The researchers looked at 103 pairs of college roommates and evaluated how students tended to view negative situations, and what influence that had on their roommates. They found that within just three months, the thought patterns of the roommates started to affect each other. Negative thinkers were making positive roommates more negative and also making them more vulnerable to depression. But in some cases, the positive thinkers were influencing the negative roommates.
The bottom line? The way we think about and view the world is not hardwired. Lead researcher Gerald Haeffel, PhD, noted on NPR that this internal emotional trait is as malleable as learning a new language. When we learn this new “psychological language,” he says, we are potentially reducing our risk of developing depression.

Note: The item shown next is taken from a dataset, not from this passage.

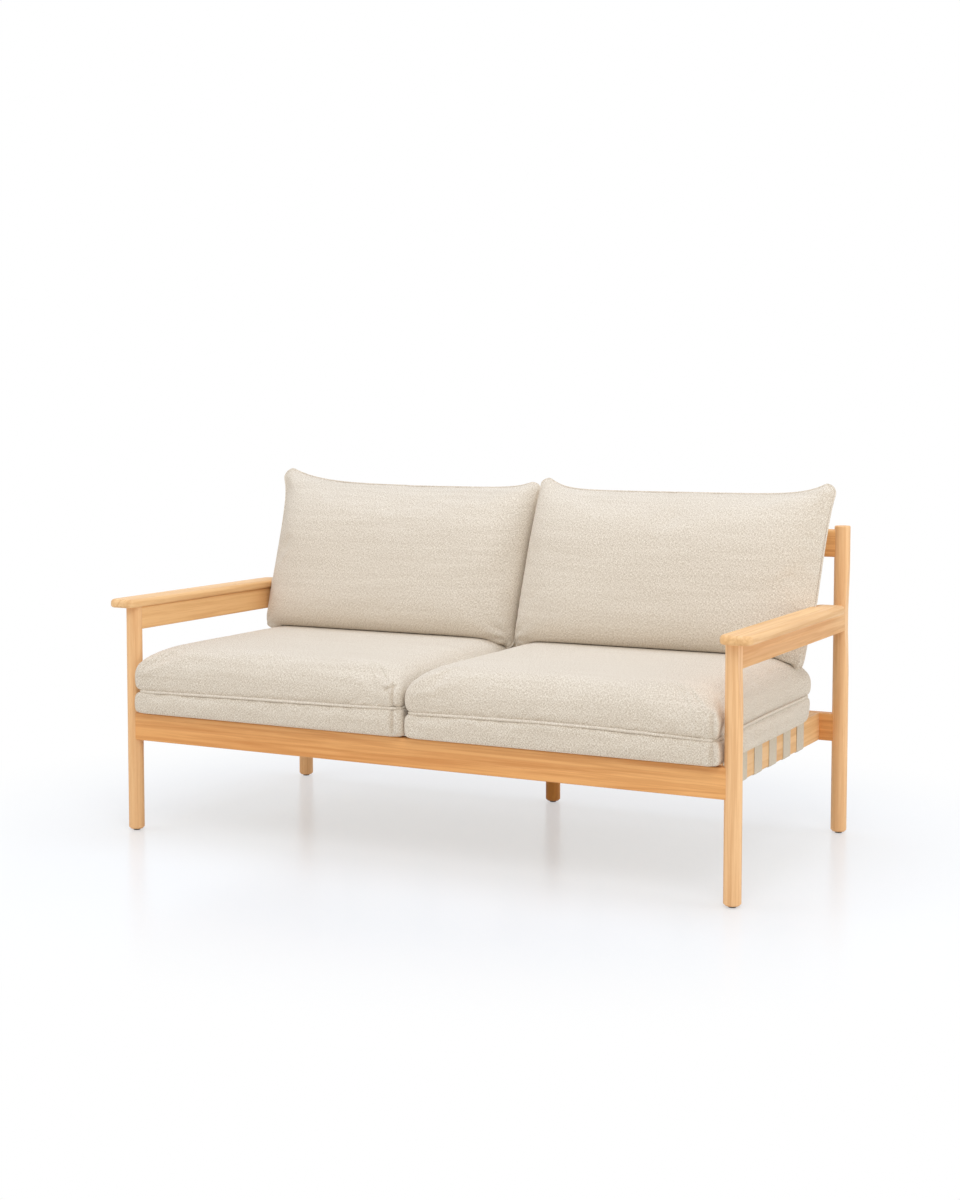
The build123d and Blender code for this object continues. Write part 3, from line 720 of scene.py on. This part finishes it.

Of course, Haeffel points out that it’s impossible to be cheery all of the time and only have positive friends. After all, as humans we have a spectrum of emotions and to mask any of them, even the negative ones, would be inauthentic. The key is to shift the ratio of positive to negative. For example, for every gloom and doom person in your life, can you think of four others who view the glass as half full? How frequently do you smile throughout the day? Can you increase that? And how quickly can you move on after experiencing a negative event? Can you make a conscious effort to shift your thoughts toward the positive sooner? Surrounding yourself with supportive people will help.
Taking steps to proactively increase our external positive influencers can help re-wire our internal emotional landscape. Now that we know it is possible to transform our thinking, we can in turn positively impact the way we feel about ourselves, our lives, and our world. We can finally shake that evolutionary tiger on our tail.